Human Rights

Horror: 27 patients euthanized through drug overdose at Ohio hospital

euthanized, disability, assisted suicide, Canada

An Ohio Hospital is facing allegations that employees euthanized 27 patients between 2015 and 2018. The Columbus Dispatch reports that Mount Carmel Health Systems released a statement admitting that a doctor in the intensive care unit prescribed “significantly excessive and potentially fatal” doses of pain medication to at least 27 patients.

The doctor accused of killing the patients, Dr. William Husel, has been fired, and the hospital system has turned over details of an internal investigation to the authorities, an executive said in a statement.

The public statement from the hospital came after a lawsuit was filed against Dr. Husel, a pharmacist, and a nurse, alleging that they administered a fatal dose of a narcotic to a 79-year-old woman in 2017. All the patients allegedly killed or hastened in death by drug overdose had been removed from lifesaving care at the request of their families.

According to the Columbus Dispatch, the lawsuit indicated:

“Janet Kavanaugh was given a given 1,000 micrograms of fentanyl through an IV on Dec. 11, 2017, and died within 18 minutes. The opioid is about 100 times stronger than morphine.” Dr. Stephen Bird, a doctor specializing in emergency medicine and toxicology, filed an affidavit with the lawsuit indicating that the amount of fentanyl given to Kavanaugh was “inappropriate and excessive.”

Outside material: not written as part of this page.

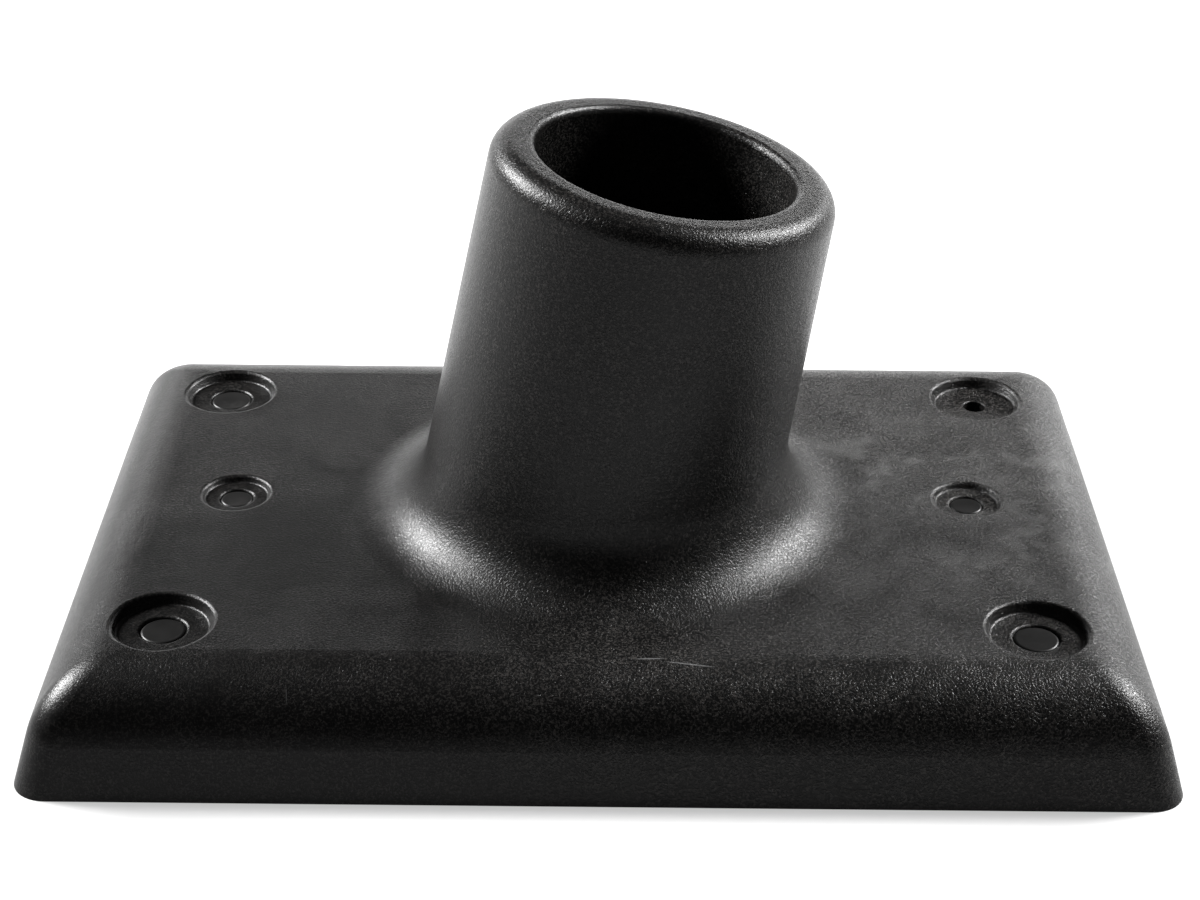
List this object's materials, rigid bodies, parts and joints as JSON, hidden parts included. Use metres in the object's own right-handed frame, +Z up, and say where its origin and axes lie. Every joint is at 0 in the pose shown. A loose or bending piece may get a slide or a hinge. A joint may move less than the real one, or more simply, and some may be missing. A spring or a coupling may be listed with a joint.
{
  "type": "flag pole stand",
  "caption": "Rectangular screw-down base with sloping sides and a leaning tubular socket for a flag pole, with push-in plugs over its screw holes.",
  "frame": {"origin": "centre of the base's footprint, on the surface that the base stands on", "axes": "+Z up, out of the mounting surface; +X along the base's long side, the way the socket leans; +Y towards the rear, so the front is -Y"},
  "size_m": [0.1384, 0.0954, 0.065],
  "materials": {
    "moulding": "fine-grained black moulded plastic with a soft sheen",
    "plugs": "smooth satin black moulded plastic"
  },
  "bodies": {
    "base": {"base_moulding": "moulding"},
    "plug_front_left": {"plug_front_left": "plugs"},
    "plug_front_right": {"plug_front_right": "plugs"},
    "plug_rear_left": {"plug_rear_left": "plugs"},
    "plug_middle_left": {"plug_middle_left": "plugs"},
    "plug_middle_right": {"plug_middle_right": "plugs"}
  },
  "joints": [
    {"name": "lift_plug_front_left", "type": "slide", "parent": "base", "child": "plug_front_left", "axis": [0, 0, 1], "range_m": [0, 0.012]},
    {"name": "lift_plug_front_right", "type": "slide", "parent": "base", "child": "plug_front_right", "axis": [0, 0, 1], "range_m": [0, 0.012]},
    {"name": "lift_plug_rear_left", "type": "slide", "parent": "base", "child": "plug_rear_left", "axis": [0, 0, 1], "range_m": [0, 0.012]},
    {"name": "lift_plug_middle_left", "type": "slide", "parent": "base", "child": "plug_middle_left", "axis": [0, 0, 1], "range_m": [0, 0.012]},
    {"name": "lift_plug_middle_right", "type": "slide", "parent": "base", "child": "plug_middle_right", "axis": [0, 0, 1], "range_m": [0, 0.012]}
  ]
}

Gerald Leeseberg, an attorney, filed the lawsuit on behalf of Kavanaugh’s estate. He told the Columbus Dispatch, “She [Kavanaugh] was an old woman with some health issues. That’s really not in dispute. The problem is, somebody or some people in the medical field appear to have made a unilateral decision about terminating her life or hastening her death.”

Other lawsuits on behalf of the families of other patients are expected.

Mount Carmel has taken steps to implement several safety measures to ensure that actions like these do not occur again. Yet disturbingly, it is becoming more and more possible that patients may be involuntarily euthanized as assisted suicide grows across the United States.

Hawaii recently became the sixth state in which it is legal for doctors to prescribe a lethal drug to patients who request assisted suicide. In some countries, assisted suicide advocates are pushing for euthanasia even without the informed consent of patients.

As the tragic unfolding case of 27 patients allegedly euthanized without consent in Ohio shows, there is a world of difference between appropriately administering pain medication in a person’s final days or weeks, and deliberately killing a person through a fatal drug overdose. Assisted suicide does not relieve suffering; assisted suicide ends lives.